Yo en cambio crecí libre, mataperreando con varones, lidiando con una discapacidad visual y una lateralidad cruzada que resultaban una ganga al lado de los problemas de mi hermano mayor; así que leía mucho, daba discursos para salir de apuros y filtraba el mundo para entender mi lugar en él, más allá de lo asignado por los adultos o lo asumido por mi anatomía.
Mientras en su casa santaclareña lo más fabuloso eran los relojes que reparaba la tía Miriam, con la que aprendió a ser cuidadoso y a venerar la puntualidad; en la mía rugían los motores que mi papá reinventaba y por doquier había planos donde mi mamá proyectaba sistemas hidráulicos para distribuir mejor el agua en el país.

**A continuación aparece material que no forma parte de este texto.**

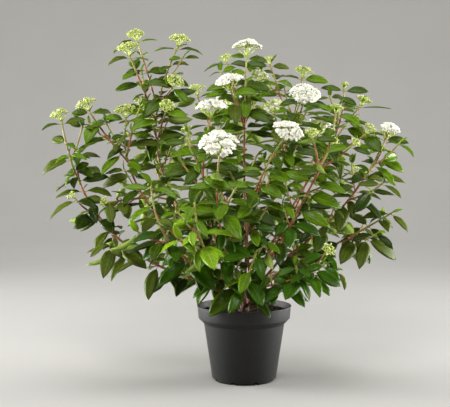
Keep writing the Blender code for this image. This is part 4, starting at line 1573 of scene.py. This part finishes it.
# %% Leaf finishes
VEINS = 6
VEIN_SLANT = 0.62


def leaf_finish(name, colour, vein_colour, roughness, vein_share, relief):
    """A leathery leaf skin: sunken midrib and side veins, drawn from the leaf's own pattern places."""
    made, place = start_finish(name, colour, roughness, IOR=1.46, Specular_IOR_Level=0.12)
    flat = add_node(made, "UVMap", "UV", {}, uv_map="pattern")
    across = add_node(made, "SeparateXYZ", "X", {"Vector": flat})
    length = across.node.outputs["Y"]
    centred = add_node(made, "Math", "Value", {0: across, 1: 0.5}, operation="SUBTRACT")
    away = add_node(made, "Math", "Value", {0: centred}, operation="ABSOLUTE")
    slant = add_node(made, "Math", "Value", {0: away, 1: VEIN_SLANT}, operation="MULTIPLY")
    along = add_node(made, "Math", "Value", {0: length, 1: slant}, operation="SUBTRACT")
    turns = add_node(made, "Math", "Value", {0: along, 1: math.tau * VEINS}, operation="MULTIPLY")
    ripple = add_node(made, "Math", "Value", {0: turns}, operation="COSINE")
    side_veins = add_node(made, "MapRange", "Result", {"Value": ripple, "From Min": 0.72, "To Max": 0.7})
    midrib = add_node(made, "MapRange", "Result", {"Value": away, "From Min": 0.055, "From Max": 0.02})
    veins = add_node(made, "Math", "Value", {0: side_veins, 1: midrib}, operation="MAXIMUM")
    share = add_node(made, "Math", "Value", {0: veins, 1: vein_share}, operation="MULTIPLY")
    mottle = add_node(made, "TexNoise", "Fac", {"Vector": place, "Scale": per_metre(26), "Detail": 3})
    shades = {"Value": mottle, "From Min": 0.3, "From Max": 0.75, "To Min": 0.86, "To Max": 1.14}
    paler = add_node(made, "MapRange", "Result", shades)
    toned = add_node(made, "HueSaturation", "Color", {"Color": light_of(colour), "Value": paler})
    tones = {"Factor": share, "A": toned, "B": light_of(vein_colour)}
    wax = {"From Min": 0.3, "From Max": 0.7, "To Min": roughness - 0.05, "To Max": roughness + 0.1}
    sunken = {"Height": veins, "Strength": relief, "Distance": 0.5 * MM}
    end_finish(
        made,
        Base_Color=add_node(made, "Mix", "Result", tones, data_type="RGBA"),
        Roughness=add_node(made, "MapRange", "Result", {"Value": mottle, **wax}),
        Normal=add_node(made, "Bump", "Normal", sunken, invert=True),
    )
    return made


# The upper skin is leathery and waxed, so lamps show on it as soft pale patches. Older, olive leaves have
# lost some of that wax. The lower skin is matt and grey green, with paler veins. Both drift a little in tone
# over 26 mm, about a third of a leaf. Each green has its colour, its veins' colour and its roughness.
UPPER_GREENS = {
    "fresh": ("#688c10", "#a2b844", 0.27),
    "bright": ("#486604", "#789026", 0.27),
    "middle": ("#324804", "#5e721e", 0.27),
    "grassy": ("#2a4a02", "#4e701c", 0.27),
    "olive": ("#414e0c", "#637426", 0.42),
    "deep": ("#203005", "#405219", 0.27),
}
lower_skin = leaf_finish("leaf_lower_skin", "#667a2e", "#8e9e52", 0.55, vein_share=0.4, relief=0.25)
foliage_nodes = [f"foliage_{mass.name}" for mass in masses]
for green, look in UPPER_GREENS.items():
    upper_skin = leaf_finish(f"leaf_upper_skin_{green}", *look, vein_share=0.5, relief=0.5)
    leaves[green].make([upper_skin, lower_skin], "foliage", foliage_nodes)


# %% Finishes of shoots, petals and buds
def soft_finish(name, colour, other, across, roughness, relief):
    """A soft living skin: one colour that drifts to another in patches this many millimetres across."""
    made, place = start_finish(name, colour, roughness, IOR=1.42)
    sizes = {"Vector": place, "Scale": per_metre(across), "Detail": 4, "Roughness": 0.6}
    patches = add_node(made, "TexNoise", "Fac", sizes)
    drift = add_node(made, "MapRange", "Result", {"Value": patches, "From Min": 0.38, "From Max": 0.64})
    tones = {"Factor": drift, "A": light_of(colour), "B": light_of(other)}
    uneven = {"Height": patches, "Strength": relief, "Distance": 0.3 * MM}
    end_finish(
        made,
        Base_Color=add_node(made, "Mix", "Result", tones, data_type="RGBA"),
        Normal=add_node(made, "Bump", "Normal", uneven),
    )
    return made


# Last year's shoots are red brown and smooth, with paler corky spots. Those are under a millimetre wide, but
# are drawn as patches of 6 mm, so that they show. This year's shoots are yellow green, flushed red for 16 mm
# at a time, and the flower stalks are paler still, in stretches of 8 mm. Petals are thin and waxy white,
# faintly cream. Buds are firm and greenish yellow, or cream when about to open. Petals and buds drift in
# tone over their own width of 2 to 5 mm. Each row has a heap, its slot, the name of its finish, the two
# colours, the width of a patch in millimetres, the roughness and how strong the relief is.
SOFT_SKINS = (
    (brown_shoots, "bark", "red_brown_shoot_bark", "#80421c", "#96663e", 6, 0.5, 0.3),
    (green_shoots, "foliage", "green_shoot_skin", "#869640", "#946c40", 16, 0.45, 0.1),
    (stalks, "foliage", "pale_stalk_skin", "#c8d66e", "#b0bf58", 8, 0.5, 0.1),
    (florets, "foliage", "white_petal", "#ebeade", "#e0dfcf", 5, 0.55, 0.05),
    (centres, "foliage", "cream_stamens", "#e0dcae", "#c8c482", 2, 0.6, 0.2),
    (green_buds, "foliage", "greenish_yellow_bud", "#b6c066", "#98a646", 3, 0.5, 0.1),
    (cream_buds, "foliage", "cream_bud", "#dcdeb6", "#c6ce88", 3, 0.5, 0.1),
)
for heap, slot, *skin in SOFT_SKINS:
    heap.make([soft_finish(*skin)], slot, foliage_nodes)

# %% [markdown]
# ## Measuring
#
# The dressed shrub has to keep the solid one's size, so both boxes are kept for comparison.

# %% Keep both boxes
DRESSED_BOX = [list(corner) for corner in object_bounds()]
for corner, name in enumerate(("lowest", "highest")):
    off = [round(1000 * (there - here), 1) for there, here in zip(DRESSED_BOX[corner], CAD_BOX[corner])]
    print(name, "corner, dressed less solid, mm:", off)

Con esos referentes, en su cerebro floreció el don artístico, la memoria a través de la visión, la habilidad para los movimientos precisos y delicados. En el mío predominan las estrategias a largo plazo, el ensayo-error, la necesidad de idear soluciones, explicar todo en abstracto y explorar caminos… aunque las horas se me pasen y logre apenas la mitad de lo que me propongo cada día.
¿Qué cómo funciona esa disparidad en la intimidad? Pues funciona… Mejor o peor según el día, la luna, el ánimo de nuestras perras, los ruidos del vecindario, el aura de su querida suegra… (aura energética, aclaro).
A la larga aprendimos a complementarnos, a frenarnos e impulsarnos mutuamente, según requiera el momento. Cuando hace falta, ponemos el hacha vikinga sobre la mesa para llamar al voto familiar sobre asuntos de mayor vuelo, y si ninguno logra ver la parte de razón del otro, resolvemos el conflicto desde el humor y la ética, dos cosas que siempre tenemos en común, además del amor, que no ha mermado en estos 62 meses de prueba.
Por cierto, lo del frío aquella noche era pura estratagema: mientras rumiaba mi preocupación me abrazó un par de veces, y luego vi como quitaba la sobrecama de ambos lados, en franca invitación a reducir mi cuota de wasapeo y no conformarme con el diván de mi cuarto-estudio cuando podía solazarme con su reencontrado calorcito corporal…
teresa
2/12/21 18:03
Gracias por esta ocurrencia, periodista. Ahora entiendo porqué mi hijo y mi nuera se llevan bien a pesar de ser tan dispares. Yo sufro, la verdad, porque esperaba algo mejor para él, que es tan cariñoso, pero llevan once años juntos, han criado una hija hermosa y no puedo reprochar otra cosa que eso que usted cuenta: ella es muy analítica con todo y él es el bobo que llora hasta con los muñequitos que le pone a mi nieta. Tal vez con alguien más expresiva no huboera sido feliz, no cree?